Work to be completed → The listing must be reproduced in full, exactly as it stands.

start Dataset excerpts

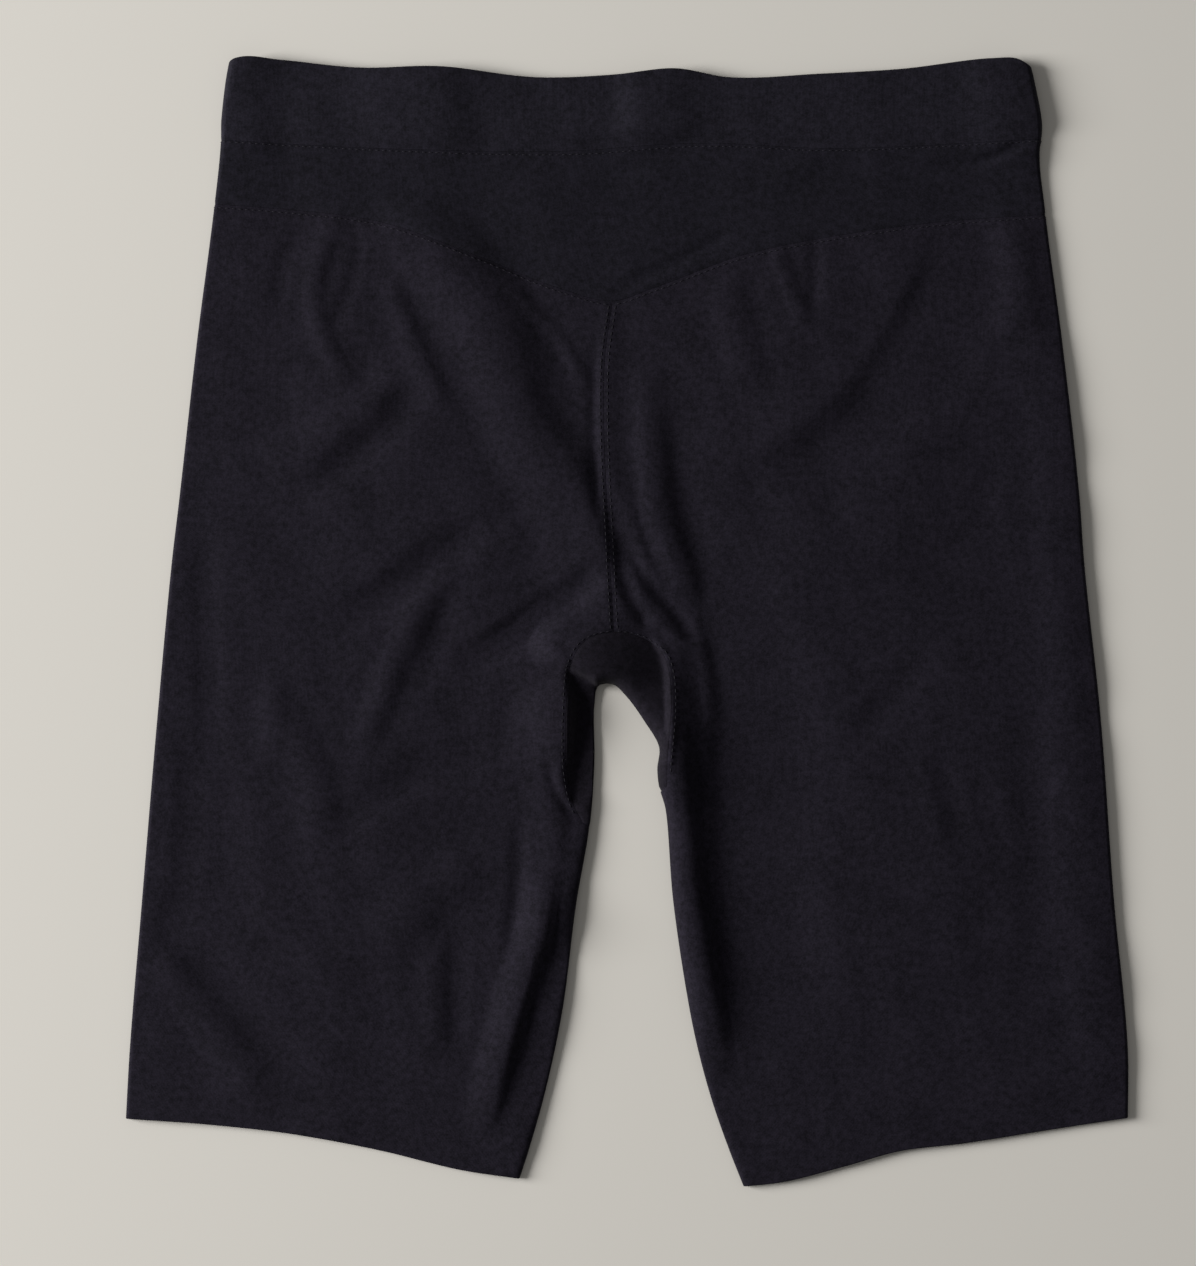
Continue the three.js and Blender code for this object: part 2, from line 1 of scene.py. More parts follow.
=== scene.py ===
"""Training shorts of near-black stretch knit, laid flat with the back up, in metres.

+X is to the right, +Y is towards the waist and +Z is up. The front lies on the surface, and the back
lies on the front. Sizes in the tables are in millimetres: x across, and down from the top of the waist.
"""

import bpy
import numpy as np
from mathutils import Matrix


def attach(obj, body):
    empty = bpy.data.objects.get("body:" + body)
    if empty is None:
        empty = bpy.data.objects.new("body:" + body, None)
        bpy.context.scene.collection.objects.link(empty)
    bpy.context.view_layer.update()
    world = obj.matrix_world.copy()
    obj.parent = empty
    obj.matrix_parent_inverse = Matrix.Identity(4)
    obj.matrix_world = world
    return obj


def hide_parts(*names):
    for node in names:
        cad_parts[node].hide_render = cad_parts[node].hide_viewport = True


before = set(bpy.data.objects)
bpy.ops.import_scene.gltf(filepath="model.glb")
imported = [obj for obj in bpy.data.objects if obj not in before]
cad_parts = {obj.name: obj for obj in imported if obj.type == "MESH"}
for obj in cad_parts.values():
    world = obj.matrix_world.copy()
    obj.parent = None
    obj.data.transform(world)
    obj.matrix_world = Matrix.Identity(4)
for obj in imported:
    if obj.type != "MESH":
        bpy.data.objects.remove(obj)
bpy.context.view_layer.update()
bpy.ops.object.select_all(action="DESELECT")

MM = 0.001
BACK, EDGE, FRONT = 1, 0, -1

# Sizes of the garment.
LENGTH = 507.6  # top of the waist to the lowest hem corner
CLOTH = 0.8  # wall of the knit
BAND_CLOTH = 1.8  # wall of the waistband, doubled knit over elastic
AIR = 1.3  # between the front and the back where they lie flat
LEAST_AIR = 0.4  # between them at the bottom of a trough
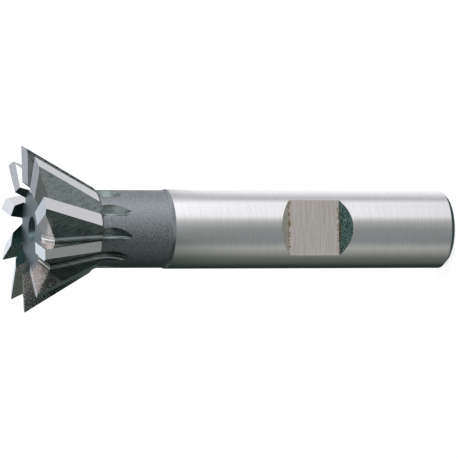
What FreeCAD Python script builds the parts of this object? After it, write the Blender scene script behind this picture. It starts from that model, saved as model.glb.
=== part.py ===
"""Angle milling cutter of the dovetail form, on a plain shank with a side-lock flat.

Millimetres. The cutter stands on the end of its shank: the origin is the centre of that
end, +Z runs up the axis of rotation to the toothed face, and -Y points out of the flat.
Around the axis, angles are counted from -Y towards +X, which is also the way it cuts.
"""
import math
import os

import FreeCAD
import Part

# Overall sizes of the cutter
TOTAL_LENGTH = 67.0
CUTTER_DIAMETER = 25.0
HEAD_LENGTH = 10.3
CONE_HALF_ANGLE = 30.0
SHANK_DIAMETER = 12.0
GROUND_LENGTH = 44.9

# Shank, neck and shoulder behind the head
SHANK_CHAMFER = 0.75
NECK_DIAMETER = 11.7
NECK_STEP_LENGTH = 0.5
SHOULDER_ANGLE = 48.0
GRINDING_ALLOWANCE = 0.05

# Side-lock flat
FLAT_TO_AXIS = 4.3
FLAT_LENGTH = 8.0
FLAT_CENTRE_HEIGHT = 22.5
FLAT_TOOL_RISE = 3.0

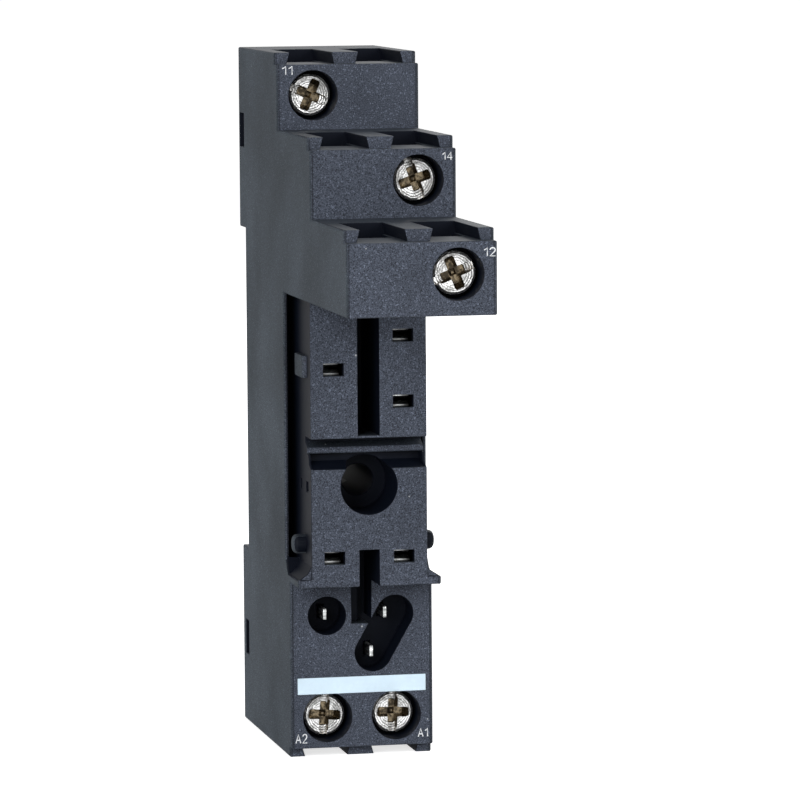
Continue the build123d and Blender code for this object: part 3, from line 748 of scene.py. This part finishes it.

end Dataset excerpts

Exercise result →
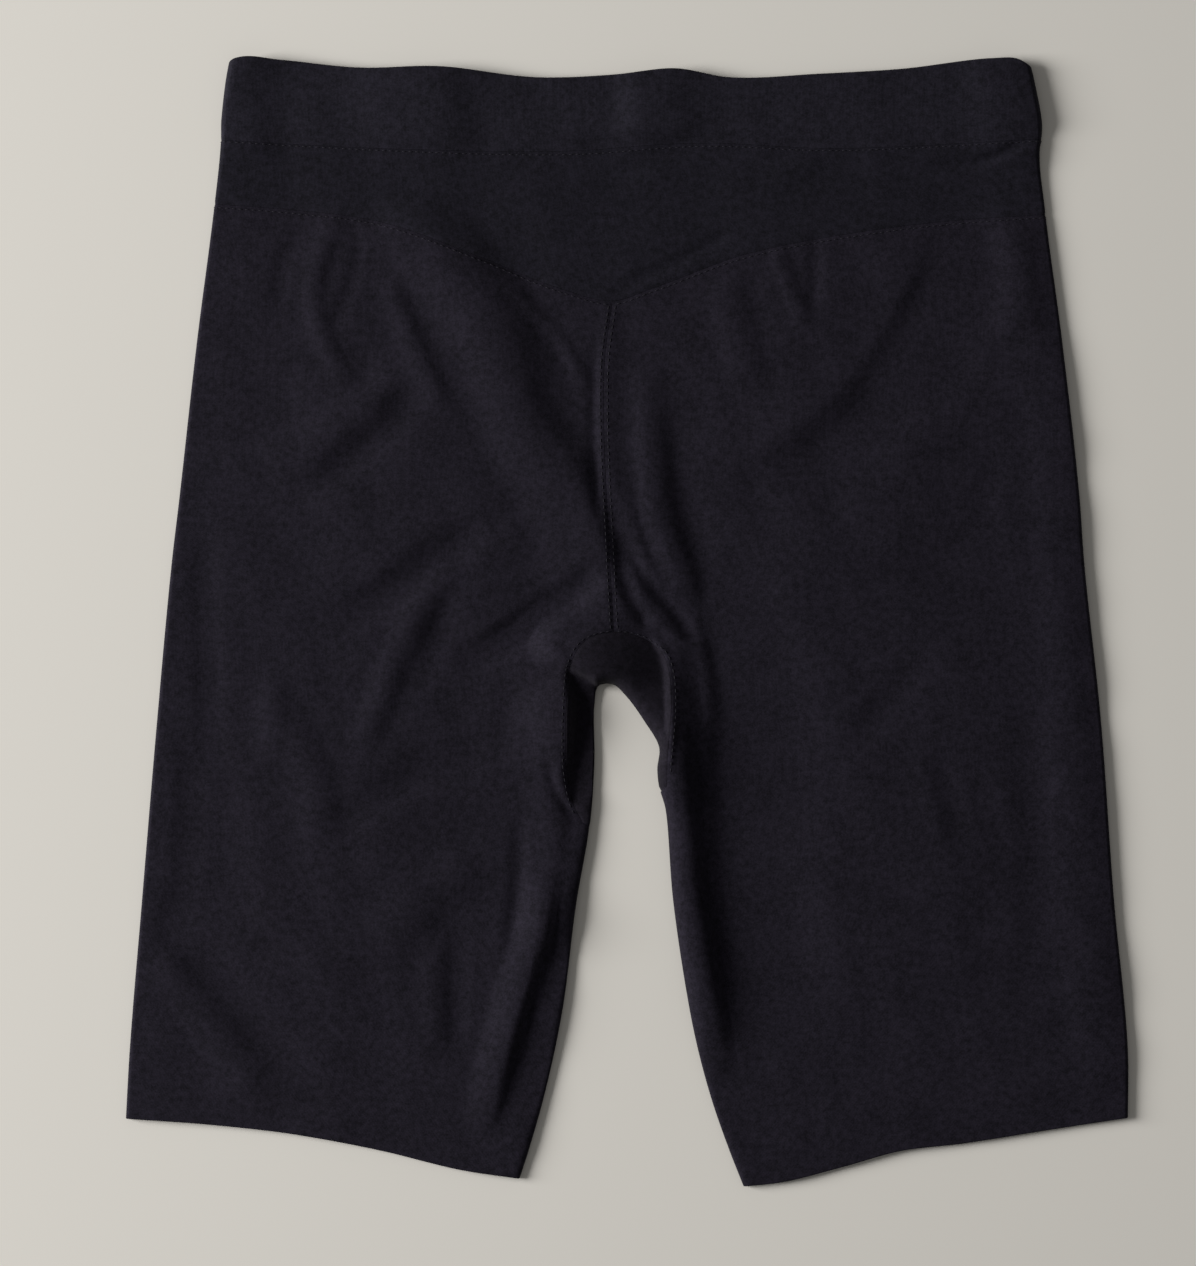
Continue the three.js and Blender code for this object: part 2, from line 1 of scene.py. More parts follow.
=== scene.py ===
"""Training shorts of near-black stretch knit, laid flat with the back up, in metres.

+X is to the right, +Y is towards the waist and +Z is up. The front lies on the surface, and the back
lies on the front. Sizes in the tables are in millimetres: x across, and down from the top of the waist.
"""

import bpy
import numpy as np
from mathutils import Matrix


def attach(obj, body):
    empty = bpy.data.objects.get("body:" + body)
    if empty is None:
        empty = bpy.data.objects.new("body:" + body, None)
        bpy.context.scene.collection.objects.link(empty)
    bpy.context.view_layer.update()
    world = obj.matrix_world.copy()
    obj.parent = empty
    obj.matrix_parent_inverse = Matrix.Identity(4)
    obj.matrix_world = world
    return obj


def hide_parts(*names):
    for node in names:
        cad_parts[node].hide_render = cad_parts[node].hide_viewport = True


before = set(bpy.data.objects)
bpy.ops.import_scene.gltf(filepath="model.glb")
imported = [obj for obj in bpy.data.objects if obj not in before]
cad_parts = {obj.name: obj for obj in imported if obj.type == "MESH"}
for obj in cad_parts.values():
    world = obj.matrix_world.copy()
    obj.parent = None
    obj.data.transform(world)
    obj.matrix_world = Matrix.Identity(4)
for obj in imported:
    if obj.type != "MESH":
        bpy.data.objects.remove(obj)
bpy.context.view_layer.update()
bpy.ops.object.select_all(action="DESELECT")

MM = 0.001
BACK, EDGE, FRONT = 1, 0, -1

# Sizes of the garment.
LENGTH = 507.6  # top of the waist to the lowest hem corner
CLOTH = 0.8  # wall of the knit
BAND_CLOTH = 1.8  # wall of the waistband, doubled knit over elastic
AIR = 1.3  # between the front and the back where they lie flat
LEAST_AIR = 0.4  # between them at the bottom of a trough
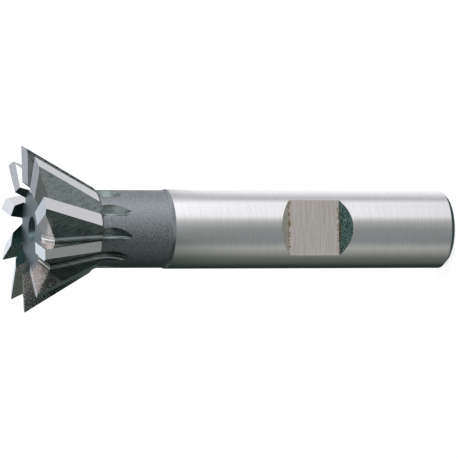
What FreeCAD Python script builds the parts of this object? After it, write the Blender scene script behind this picture. It starts from that model, saved as model.glb.
=== part.py ===
"""Angle milling cutter of the dovetail form, on a plain shank with a side-lock flat.

Millimetres. The cutter stands on the end of its shank: the origin is the centre of that
end, +Z runs up the axis of rotation to the toothed face, and -Y points out of the flat.
Around the axis, angles are counted from -Y towards +X, which is also the way it cuts.
"""
import math
import os

import FreeCAD
import Part

# Overall sizes of the cutter
TOTAL_LENGTH = 67.0
CUTTER_DIAMETER = 25.0
HEAD_LENGTH = 10.3
CONE_HALF_ANGLE = 30.0
SHANK_DIAMETER = 12.0
GROUND_LENGTH = 44.9

# Shank, neck and shoulder behind the head
SHANK_CHAMFER = 0.75
NECK_DIAMETER = 11.7
NECK_STEP_LENGTH = 0.5
SHOULDER_ANGLE = 48.0
GRINDING_ALLOWANCE = 0.05

# Side-lock flat
FLAT_TO_AXIS = 4.3
FLAT_LENGTH = 8.0
FLAT_CENTRE_HEIGHT = 22.5
FLAT_TOOL_RISE = 3.0

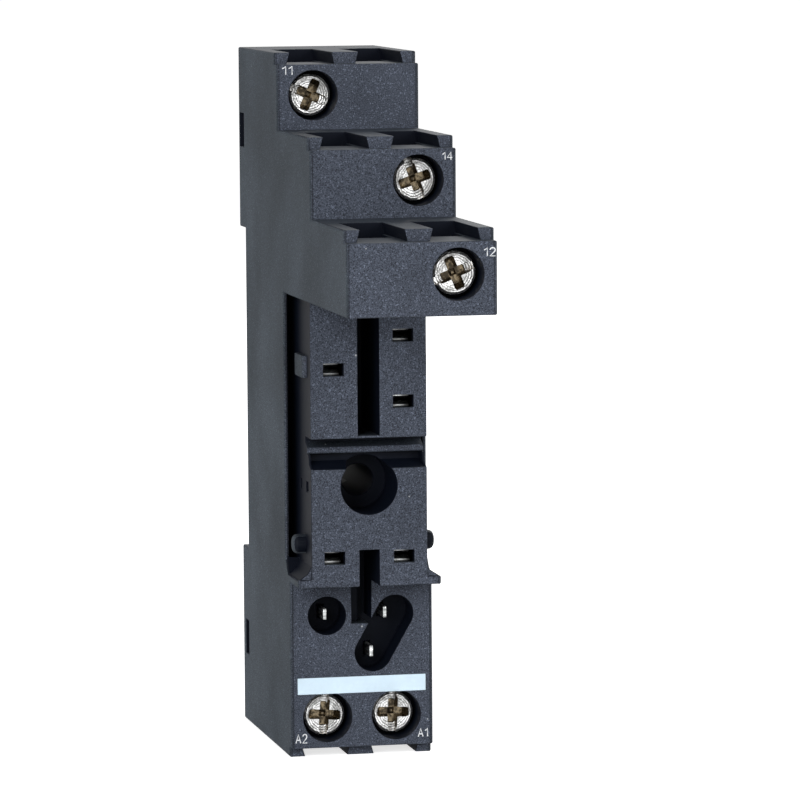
Continue the build123d and Blender code for this object: part 3, from line 748 of scene.py. This part finishes it.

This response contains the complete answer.